— START Data shown —
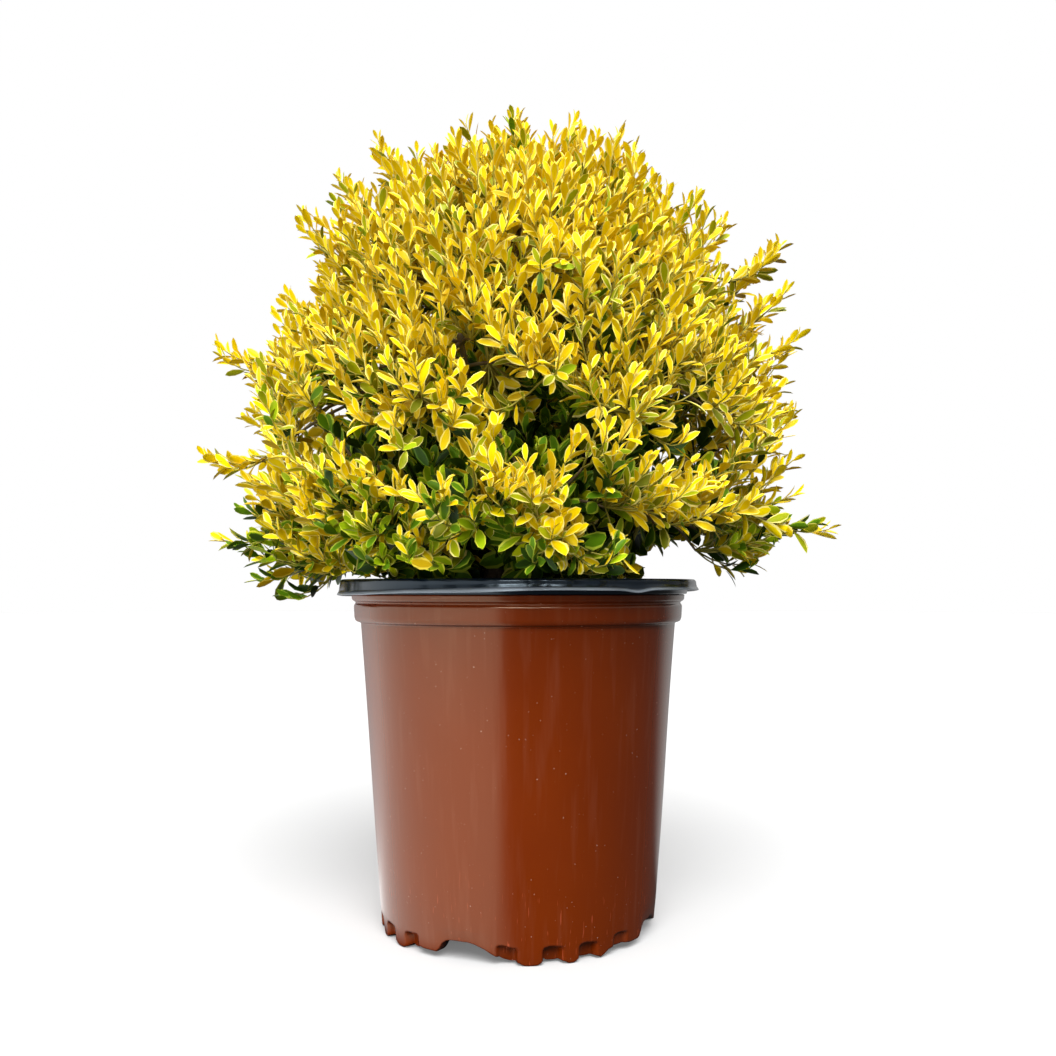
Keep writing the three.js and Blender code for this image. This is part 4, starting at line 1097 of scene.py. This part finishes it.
joints = twig_paths[:, 2:].reshape(-1, 3)
joint_mass = np.repeat(twig_mass, TWIG_STEPS - 2)
shoot_mass = nearest_mass(shoot_tip)
wanted = shoot_tip - SHOOT_LENGTH * shoot_way
other_mass = shoot_mass[:, None] != joint_mass[None]
table = np.linalg.norm(wanted[:, None] - joints[None], axis=-1) + OTHER_MASS_AWAY * other_mass
shoot_start = joints[np.argmin(table, axis=1)]
shoot_span = np.linalg.norm(shoot_tip - shoot_start, axis=1, keepdims=True)
shoot_bend = shoot_tip - SHOOT_BEND_AT * shoot_span * shoot_way
on_the_way = bezier(shoot_start, shoot_bend, shoot_tip, CHECKED_AT)
stays_clear = in_reach(on_the_way).all(axis=1) & ~in_gap(on_the_way[:, :-1]).any(axis=1)
shoot_tip, shoot_way, shoot_inner, shoot_mass, shoot_start, shoot_span, shoot_bend = (
    values[stays_clear]
    for values in (shoot_tip, shoot_way, shoot_inner, shoot_mass, shoot_start, shoot_span, shoot_bend)
)
print(f"shoots are {shoot_span.mean():.0f} mm long on average, {shoot_span.max():.0f} at most")

# %% [markdown]
# Old twigs are grey-brown and this year's shoots are olive. Both are plain colours: the pieces are
# joined from thousands of tubes a millimetre thick, where a pattern wouldn't show.

# %% Twigs and shoots as one mesh
MASS_STEM_RADII, TWIG_RADII, SHOOT_RADII = (2.1, 1.7), (1.25, 0.75), (0.7, 0.35)
SHOOT_STEPS = 6


def tapering_tubes(paths, radii, sides):
    """Tubes whose radius falls evenly along the path, from the first of two radii to the second."""
    return tubes(paths, np.linspace(*radii, paths.shape[1])[None] + np.zeros((len(paths), 1)), sides)


twig_bark, _, _ = new_finish("grey_brown_twig", "#6A5A3A", 0.7)
green_bark, _, _ = new_finish("olive_shoot", "#A39A3C", 0.55)
shoot_paths = bezier(shoot_start, shoot_bend, shoot_tip, np.linspace(0, 1, SHOOT_STEPS))
old_wood = [tapering_tubes(mass_stems, MASS_STEM_RADII, 8), tapering_tubes(twig_paths, TWIG_RADII, 5)]
new_wood = [tapering_tubes(shoot_paths, SHOOT_RADII, 3)]
wood_points, wood_blocks = joined([*old_wood, *new_wood])
old_blocks = 2 * len(old_wood)
wood_finish = np.concatenate([np.full(len(block), i >= old_blocks) for i, block in enumerate(wood_blocks)])
twigs = make_piece("twigs_and_shoots", wood_points, wood_blocks, [twig_bark, green_bark], wood_finish)
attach(twigs, "root")

# %% [markdown]
# ## One leaf
# A leaf of this holly is a pointed oval, 8 to 18 mm long and a little under half as wide, folded a
# little along its midrib and curled back at its tip. It is variegated: the middle has one colour and
# the margin a paler one. A leaf of 24 triangles can show all that: five points across it, so the
# outer strips are the margin and the inner ones the middle, each with its own plain material. Real
# leaves have no thickness to speak of at this size, so each is a single sheet.

# %% The leaf's pattern
ROW_AT = np.array([0.23, 0.56, 0.85])
ROW_HALF = np.array([0.62, 1.0, 0.72])
ACROSS = np.array([-1, -0.5, 0, 0.5, 1])

rows, per_row = len(ROW_AT), len(ACROSS)
leaf_u = np.concatenate([[0], np.repeat(ROW_AT, per_row), [1]])
leaf_half = np.concatenate([[0], np.repeat(ROW_HALF, per_row), [0]])
leaf_v = np.concatenate([[0], np.tile(ACROSS, rows), [0]])
is_inner = np.abs(leaf_v) == ACROSS[3]
strip = np.arange(per_row - 1)
row_starts = 1 + per_row * np.arange(rows)
leaf_tip = 1 + rows * per_row
base_fan = np.stack([0 * strip, 1 + strip, 2 + strip], axis=1)
tip_fan = np.stack([row_starts[-1] + strip, leaf_tip + 0 * strip, row_starts[-1] + strip + 1], axis=1)
leaf_quads = np.vstack([
    np.stack([start + strip, start + strip + per_row, start + strip + per_row + 1, start + strip + 1], axis=1)
    for start in row_starts[:-1]
])
LEAF_BLOCKS = [leaf_quads, np.vstack([base_fan, tip_fan])]
STRIP_IS_MIDDLE = np.array([0, 1, 1, 0])
print(f"a leaf has {len(leaf_u)} points and {len(leaf_quads)} quads, with a fan of triangles at each end")


# %% Points of the leaves
def leaf_points(root, along, face, length, width, margin, fold, curl):
    """Each leaf's 17 points: u along it, v across it, raised by fold |v| and dropped by curl u^2.

    margin is the share of the half width where the middle ends and the paler edge begins.
    """
    side = np.cross(face, along)
    v = np.where(is_inner, np.sign(leaf_v) * margin[:, None], leaf_v)
    across = leaf_half * v * width[:, None] / 2
    raised = fold[:, None] * np.abs(across) - curl[:, None] * length[:, None] * leaf_u ** 2
    forward = leaf_u * length[:, None]
    return (
        root[:, None] + along[:, None] * forward[..., None] + side[:, None] * across[..., None]
        + face[:, None] * raised[..., None]
    )


# %% [markdown]
# ## Leaves along the shoots
# The leaves stand in a spiral, each turned on by the golden angle, close together at the tip and
# wider apart below. Those at the tip are small and nearly upright, and those further down are larger
# and lie flatter. All turn their upper faces towards the tip and a little to the sky. On low shoots,
# in the shade, leaves are larger, rounder and further apart.

# %% Places of the leaves
LEAVES_PER_SHOOT = 14
FIRST_LEAF, LEAF_STEP, STEP_GROWTH = 0.6, 2.5, 0.07
LOW_BETWEEN, LOW_SPREADS = (225, 330), 0.2

shoots = len(shoot_tip)
rank = np.arange(LEAVES_PER_SHOOT)[None, :]
lowness = 1 - smoothstep(*LOW_BETWEEN, shoot_tip[:, 2:])
from_tip = (FIRST_LEAF + LEAF_STEP * rank + STEP_GROWTH * rank ** 2) * (1 + LOW_SPREADS * lowness)
at = np.clip(1 - from_tip / shoot_span, 0, 1)
spot = bezier(shoot_start, shoot_bend, shoot_tip, at)
first_half, last_half = (shoot_bend - shoot_start)[:, None], (shoot_tip - shoot_bend)[:, None]
ahead = unit((1 - at)[..., None] * first_half + at[..., None] * last_half)
print(f"leaves stand {from_tip[:, 0].min():.1f} to {from_tip[:, -1].max():.0f} mm from their shoot's tip")

# %% Ways of the leaves
TURN_SCATTER = 0.25
ANGLE_AT_TIP, ANGLE_MORE, ANGLE_BETWEEN, ANGLE_SCATTER = 20, 30, (0, 9), 7
ALONG_UP, FACING_UP, ROLL_SCATTER = 0.12, 0.3, 0.3

helper = np.eye(3)[np.argmin(np.abs(shoot_way), axis=1)][:, None]
first = unit(np.cross(ahead, helper))
second = np.cross(ahead, first)
spiral = rank * GOLDEN_TURN + random.uniform(0, 2 * np.pi, (shoots, 1))
spiral = spiral + random.normal(0, TURN_SCATTER, (shoots, LEAVES_PER_SHOOT))
out = first * np.cos(spiral)[..., None] + second * np.sin(spiral)[..., None]
angle = ANGLE_AT_TIP + ANGLE_MORE * smoothstep(*ANGLE_BETWEEN, rank)
rise = np.radians(angle + random.normal(0, ANGLE_SCATTER, (shoots, LEAVES_PER_SHOOT)))[..., None]
along = unit(np.cos(rise) * ahead + np.sin(rise) * out + ALONG_UP * UP)
facing = np.sin(rise) * ahead - np.cos(rise) * out + FACING_UP * UP
facing = unit(facing - (facing * along).sum(-1, keepdims=True) * along)
roll = random.normal(0, ROLL_SCATTER, (shoots, LEAVES_PER_SHOOT, 1))
facing = np.cos(roll) * facing + np.sin(roll) * np.cross(facing, along)
print(f"leaves stand {np.degrees(rise).mean():.0f} degrees away from their shoot on average")

# %% Sizes of the leaves
LEAF_LENGTH, LENGTH_SCATTER = 12.6, (0.82, 1.16)
YOUNG_SIZE, GROWTH, GROWN_BETWEEN = 0.58, 0.42, (-1, 4)
INNER_LONGER, LOW_LONGER = 1.2, 0.18
ROUNDNESS, ROUNDNESS_SCATTER, ROUNDNESS_LIMITS = 0.39, 0.04, (0.36, 0.56)
INNER_ROUNDER, LOW_ROUNDER = 0.1, 0.04
BARE_FOOT, INNER_LEAVES, ODDS_OF_NONE_IN_GAP = 3, 9, 0.85

inner = shoot_inner[:, None]
young = YOUNG_SIZE + GROWTH * smoothstep(*GROWN_BETWEEN, rank)
leaf_length = LEAF_LENGTH * young * random.uniform(*LENGTH_SCATTER, (shoots, LEAVES_PER_SHOOT))
leaf_length = leaf_length * np.where(inner, INNER_LONGER, 1) * (1 + LOW_LONGER * lowness)
roundness = np.clip(random.normal(ROUNDNESS, ROUNDNESS_SCATTER, (shoots, 1)), *ROUNDNESS_LIMITS)
leaf_width = leaf_length * (roundness + np.where(inner, INNER_ROUNDER, 0) + LOW_ROUNDER * lowness)
grows = (from_tip < shoot_span - BARE_FOOT) & (~inner | (rank < INNER_LEAVES))
left_out = random.random((shoots, LEAVES_PER_SHOOT)) < ODDS_OF_NONE_IN_GAP
grows = grows & ~(in_gap(spot) & left_out)
print(f"room for {int(grows.sum())} leaves")

# %% [markdown]
# ## Colours, dealt out by spray
# High up and outside, whole shoots are gold with pale lemon edges. Some keep an olive middle. Low
# down and inside, in the shade, they turn lime and then dark green. That greening is the plant's own,
# but the darker kinds, amber, olive and dark green, also stand in for the shade itself: painted shade.
# So each shoot draws one of four palettes, with odds that depend on its height and depth, and each of
# its leaves then draws a kind from that palette: the youngest leaves, at the tips, are the brightest,
# and the darker kinds further down the shoot are partly painted shade. A kind is two plain materials,
# one for the margin and one for the middle. A holly leaf has a thin coat of wax, which gives it a
# soft, faint gloss at this age.

# %% Kinds of leaf
# Amber, olive and dark green are partly painted shade: they darken the leaves where shade falls.
LEAF_KINDS = [
    ("bright", "#FFF18E", "#FCE100"),
    ("gold", "#F8E674", "#EACA00"),
    ("amber", "#E6CF46", "#C4A100"),
    ("olive", "#CFC75E", "#7C820A"),
    ("striped", "#F6EA8A", "#A2AA0A"),
    ("lime", "#DCE044", "#98B20A"),
    ("green", "#A4B434", "#52780A"),
    ("dark_green", "#3C580F", "#203606"),
]
WAX_ROUGHNESS, WAX_GLOSS = 0.46, 0.19

leaf_finishes = [
    new_finish(f"{kind}_leaf_{part}", colour, WAX_ROUGHNESS)[0]
    for kind, margin, middle in LEAF_KINDS
    for part, colour in (("margin", margin), ("middle", middle))
]
for finish in leaf_finishes:
    finish.node_tree.nodes["Principled BSDF"].inputs["Specular IOR Level"].default_value = WAX_GLOSS
print(f"made {len(leaf_finishes)} materials for {len(LEAF_KINDS)} kinds of leaf")

# %% Palettes and odds
# Later stages, and low and inner shoots, lean to the darker kinds, which is partly painted shade.
PALETTES = np.array([
    [[70, 28, 0, 0, 2, 0, 0, 0], [24, 56, 8, 2, 10, 0, 0, 0], [3, 30, 24, 20, 14, 3, 4, 2]],
    [[30, 45, 0, 0, 25, 0, 0, 0], [5, 24, 5, 6, 52, 6, 2, 0], [0, 8, 12, 18, 30, 6, 18, 8]],
    [[30, 5, 0, 0, 15, 50, 0, 0], [6, 6, 2, 2, 16, 52, 16, 0], [0, 2, 2, 6, 8, 20, 36, 26]],
    [[0, 4, 0, 0, 6, 26, 50, 14], [0, 2, 2, 2, 4, 6, 42, 42], [0, 0, 2, 2, 2, 2, 22, 70]],
]) / 100
OUTER_ODDS_LOW = np.array([[0.28, 0.16, 0.26, 0.30]])
OUTER_ODDS_HIGH = np.array([[0.915, 0.08, 0.005, 0]])
INNER_ODDS_LOW = np.array([[0.02, 0.04, 0.08, 0.86]])
INNER_ODDS_HIGH = np.array([[0.60, 0.20, 0.03, 0.17]])
OUTER_GOLD_BETWEEN, INNER_GOLD_BETWEEN = (225, 282), (270, 385)
STAGES_FROM = (3, 9)

high_outside = smoothstep(*OUTER_GOLD_BETWEEN, shoot_tip[:, 2:])
high_inside = smoothstep(*INNER_GOLD_BETWEEN, shoot_tip[:, 2:])
outer_odds = OUTER_ODDS_LOW + (OUTER_ODDS_HIGH - OUTER_ODDS_LOW) * high_outside
inner_odds = INNER_ODDS_LOW + (INNER_ODDS_HIGH - INNER_ODDS_LOW) * high_inside
odds = np.where(inner, inner_odds, outer_odds)
past_odds = random.random((shoots, 1)) > np.cumsum(odds, axis=1)
palette = np.minimum(past_odds.sum(axis=1), len(PALETTES) - 1)
stage_of_leaf = np.digitize(rank[0], STAGES_FROM)
leaf_odds = np.cumsum(PALETTES[palette][:, stage_of_leaf], axis=-1)
draw = random.random((shoots, LEAVES_PER_SHOOT, 1))
kind = np.minimum((draw > leaf_odds).sum(axis=-1), len(LEAF_KINDS) - 1)
print("leaves of each kind:", dict(zip([k[0] for k in LEAF_KINDS], np.bincount(kind[grows]))))

# %% [markdown]
# ## The masses' leaves
# All the leaves of one mass are joined into one mesh, which stands for that mass of the CAD model.
# A leaf is dropped if any of its points would leave the crown's reach or enter the pot.

# %% Leaves as meshes
ON_TWIG_SURFACE = 0.5
MARGIN_FROM, FOLD, CURL = (0.6, 0.84), (0.12, 0.5), (0.02, 0.2)


def flat(values):
    """The values of the leaves that grow, in one row."""
    return np.broadcast_to(values, (shoots, LEAVES_PER_SHOOT, *values.shape[2:]))[grows]


count = int(grows.sum())
points = leaf_points(
    flat(spot + ON_TWIG_SURFACE * out), flat(along), flat(facing), flat(leaf_length), flat(leaf_width),
    random.uniform(*MARGIN_FROM, count), random.uniform(*FOLD, count), random.uniform(*CURL, count),
)
fits = in_reach(points).all(axis=1)
leaf_mass = flat(shoot_mass[:, None])
leaf_kind = flat(kind)
total = 0
for number, mass in enumerate(masses):
    mine = fits & (leaf_mass == number)
    blocks = repeated(LEAF_BLOCKS, int(mine.sum()), len(leaf_u))
    kind_of_face = np.tile(np.repeat(leaf_kind[mine], len(leaf_quads)), len(LEAF_BLOCKS))
    is_middle = np.tile(STRIP_IS_MIDDLE, len(kind_of_face) // len(STRIP_IS_MIDDLE))
    finish = 2 * kind_of_face + is_middle
    leaves = make_piece(f"leaves_{mass}", points[mine].reshape(-1, 3), blocks, leaf_finishes, finish)
    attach(leaves, "root")
    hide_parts(f"foliage_{mass}")
    total += int(mine.sum())
print(f"{total} leaves in all")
— END Data shown —
The lines from the top of the data above down to the line containing "SHOOT_STEPS = 6" are to be copied exactly; no other line should appear.

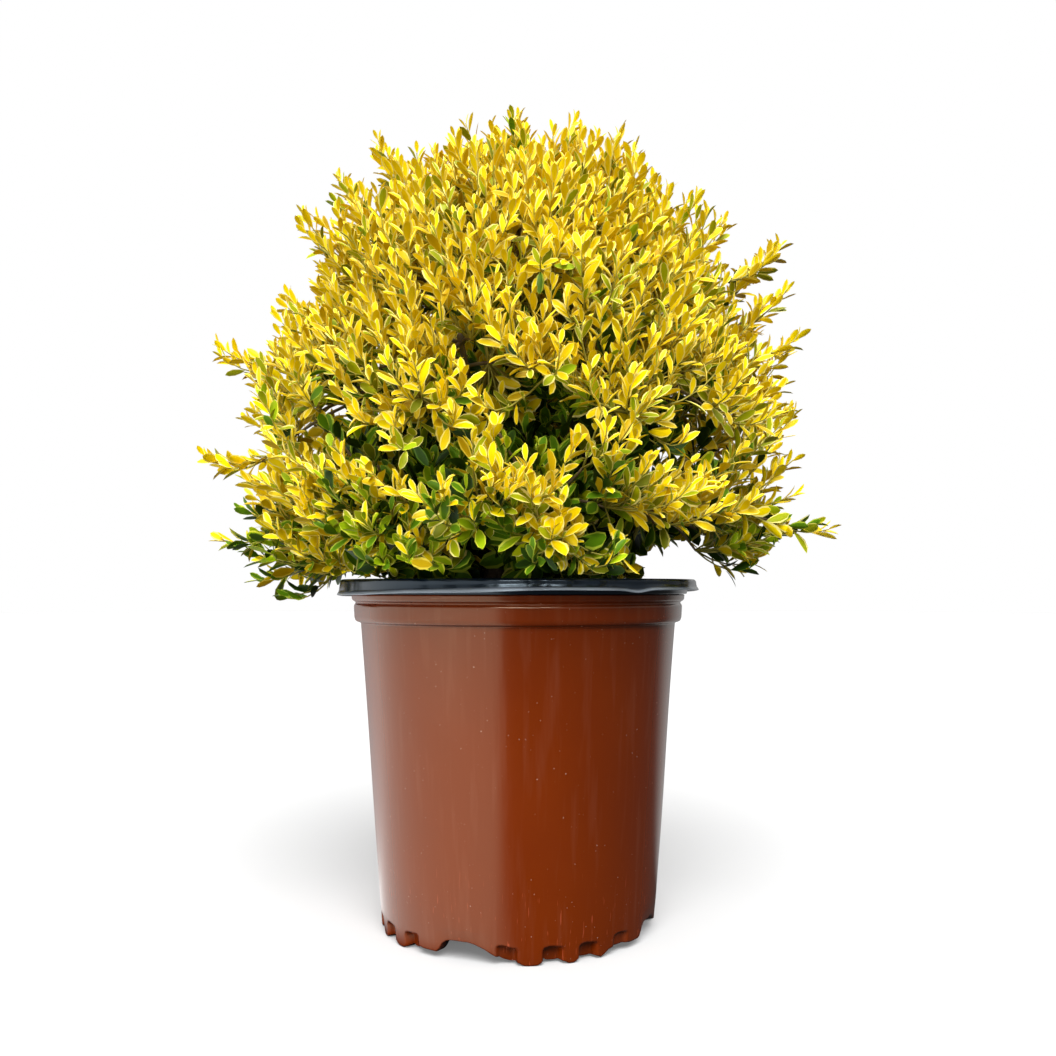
Keep writing the three.js and Blender code for this image. This is part 4, starting at line 1097 of scene.py. This part finishes it.
joints = twig_paths[:, 2:].reshape(-1, 3)
joint_mass = np.repeat(twig_mass, TWIG_STEPS - 2)
shoot_mass = nearest_mass(shoot_tip)
wanted = shoot_tip - SHOOT_LENGTH * shoot_way
other_mass = shoot_mass[:, None] != joint_mass[None]
table = np.linalg.norm(wanted[:, None] - joints[None], axis=-1) + OTHER_MASS_AWAY * other_mass
shoot_start = joints[np.argmin(table, axis=1)]
shoot_span = np.linalg.norm(shoot_tip - shoot_start, axis=1, keepdims=True)
shoot_bend = shoot_tip - SHOOT_BEND_AT * shoot_span * shoot_way
on_the_way = bezier(shoot_start, shoot_bend, shoot_tip, CHECKED_AT)
stays_clear = in_reach(on_the_way).all(axis=1) & ~in_gap(on_the_way[:, :-1]).any(axis=1)
shoot_tip, shoot_way, shoot_inner, shoot_mass, shoot_start, shoot_span, shoot_bend = (
    values[stays_clear]
    for values in (shoot_tip, shoot_way, shoot_inner, shoot_mass, shoot_start, shoot_span, shoot_bend)
)
print(f"shoots are {shoot_span.mean():.0f} mm long on average, {shoot_span.max():.0f} at most")

# %% [markdown]
# Old twigs are grey-brown and this year's shoots are olive. Both are plain colours: the pieces are
# joined from thousands of tubes a millimetre thick, where a pattern wouldn't show.

# %% Twigs and shoots as one mesh
MASS_STEM_RADII, TWIG_RADII, SHOOT_RADII = (2.1, 1.7), (1.25, 0.75), (0.7, 0.35)
SHOOT_STEPS = 6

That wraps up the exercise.